When comparing a suborbital rocket with an orbital rocket it would be like comparing a car which makes a top speed of 30 km/h with a car which makes 200 km/h. The difference is fundamental - the following page tries to explain why.

Definition of "orbital"

In order to understand what means "orbital" you can think of the following:

When throwing for instance a ball anywhere on Earth, the trajectory of the ball is a curve called a parabola (approximately). If the ball is thrown stronger, the trajectory becomes flatter, this means less curved. Now if the ball was thrown really fast, the curvature of the trajectory could become the same as the curvature of the Earth. If in addition the ball had been thrown in the vacuum of space, the ball would keep flying along the curvature of Earth and actually never fall back to Earth. This is exactly what happens to a satellite after it has been successfully launched ("thrown") by a rocket into an Earth orbit. In such a case we speak of orbital space flight.

The velocity required to stay in an orbit is called orbital velocity and depends on the altitude of the orbit. For a 200 km circular orbit the orbital velocity is 7780 m/s (28000 km/h or 17400 mph). It is actually this incredibly high speed which makes orbital space flight technically so complex and therefore expensive. 

Definition of "suborbital"

We consider a suborbital flight to be any flight outside the Earth atmosphere with a maximum flight speed below the orbital velocity.

If a rocket does not achieve orbital velocity, it falls back to Earth and re-enters the atmosphere within a few minutes after engine shutdown.

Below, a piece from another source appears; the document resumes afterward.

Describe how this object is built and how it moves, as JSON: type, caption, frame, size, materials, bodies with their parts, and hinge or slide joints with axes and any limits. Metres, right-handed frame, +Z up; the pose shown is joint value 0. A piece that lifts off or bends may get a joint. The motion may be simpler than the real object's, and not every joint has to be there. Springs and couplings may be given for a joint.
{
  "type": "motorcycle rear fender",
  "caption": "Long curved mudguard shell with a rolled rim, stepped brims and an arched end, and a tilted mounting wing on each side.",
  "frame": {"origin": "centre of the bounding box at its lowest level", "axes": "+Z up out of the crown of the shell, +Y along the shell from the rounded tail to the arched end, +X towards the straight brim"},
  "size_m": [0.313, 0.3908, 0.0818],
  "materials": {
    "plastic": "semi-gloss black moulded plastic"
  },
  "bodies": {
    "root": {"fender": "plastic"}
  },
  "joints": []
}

Required Velocities for Suborbital Flights

A rocket which is flying along a vertical trajectory at the moment of main engine shut-down will achieve the highest altitudes. The following examples show the velocities which are required to attain the corresponding altitude along a vertical trajectory:

max. altitude
required max. flight speed 
100 km
950 m/s (Mach 2.9) 
200 km
1650 m/s (Mach 5.1) 
400 km 2500 m/s (Mach 7.7) 

 

As soon as the rocket is out of the atmosphere and the rocket engines are shut off, the passengers will experience seeming weightlessness and would be floating freely through the cabin if they would unbuckle their seatbelts. 

Microgravity Durations

Microgravity ends when the rocket re-enters the atmosphere. The duration of microgravity is most of all a function of the maximum altitude which is reached during the flight. A few examples:

max. altitude
micro-gravity duration
100 km 3:10 min 
200 km 5:45 min
400 km
9:10 min

Conclusions

The flight speed which is required to achieve an altitude of 100 km during a suborbital flight (950 m/s) is about 8 times smaller than the orbital velocity (7780 m/s). This tremendous difference in required flight speed has a significant impact on the vehicle design. For this reason suborbital vehicles are smaller in size and mass, technically simpler and therefore cheaper in design and operation and most importantly, they can be made safe and reusable.

In our view, safety and reusability are the key to success of commercial suborbital flight. For this reason, Orbspace is currently concentrating its research efforts on these two topics.